The Ibiza’s comfortable, quiet and quite good fun but the entry-level petrol engine is sluggish and mid-range models are a little noisy
You can get the Ibiza with three 1.0-litre three-cylinder petrol engines, ranging from an entry-level 75hp model to a perkier 115hp version. A more powerful 150hp 1.5-litre four-cylinder engine is also available.
Avoid the non-turbocharged 75hp model and pick the frugal – yet still perfectly fast enough – 95hp version If you spend most time driving around town. SEAT claims it’ll return 60.1mpg but you’ll probably see a figure in the low fifties in real-world driving.
The new Ibiza is much more relaxing to drive than the old model – it’s quieter and more comfortable but still feels sporty
The 1.5-litre petrol will be your best bet if you spend most time on the motorway. It’s not only faster than the three 1.0-litre models but it’s smoother, quieter and sends fewer unpleasant vibrations through the cabin if you accelerate hard.
The Ibiza comes with a manual gearbox as standard but a smooth twin-clutch automatic is available, too. This unit will set you back around £1,200 more than a conventional manual ‘box but will help take the stress out of long journeys and seemingly endless traffic jams.

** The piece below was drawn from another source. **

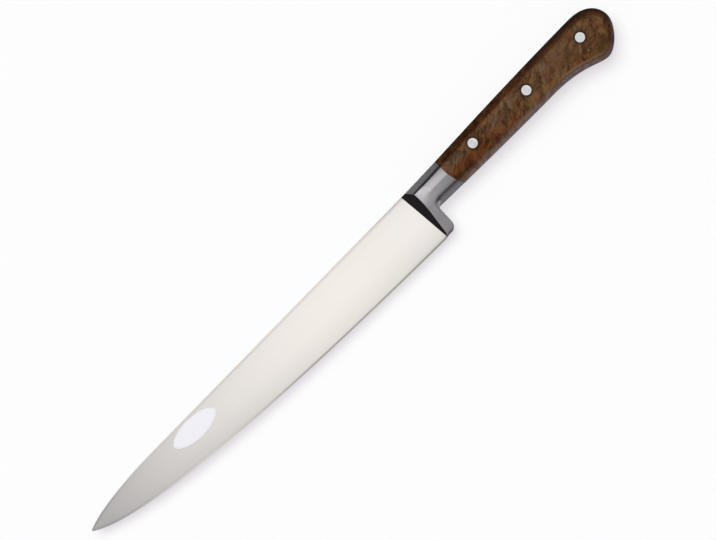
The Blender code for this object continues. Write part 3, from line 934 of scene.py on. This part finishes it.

The Ibiza’s easy to drive around town thanks to its light controls and decent visibility. It soaks up bumps fairly well, too, and settles into a more comfortable motorway cruise than many other small cars. You’ll hear quite a lot of tyre noise at speed in the Ibiza but wind noise is limited to a slight whistle from around the wing mirrors.
Pick a sportier FR version and you’ll notice its stiffer suspension and larger alloy wheels make it slightly bumpier around town but It never feels overwhelmed by small bumps or poorly maintained road surfaces.
Even less sporty S and SE models are good fun to drive. The steering feels sharp and it doesn’t lean excessively in tight corners or wallow over bumps. It won’t put quite the same grin on your face as a Ford Fiesta, but the Ibiza’s still a laugh to throw around.
The Ibiza’s large side windows and thin rear roof pillars make it easy to glance over your shoulder before changing lanes on a motorway while its square rear windscreen gives you a better view rearward than the Fiesta’s letterbox-like window. Its small front and rear overhangs help make parking relatively stress-free but, for a little extra peace of mind, you can choose to fit an optional £425 rear-view camera in SE models and above.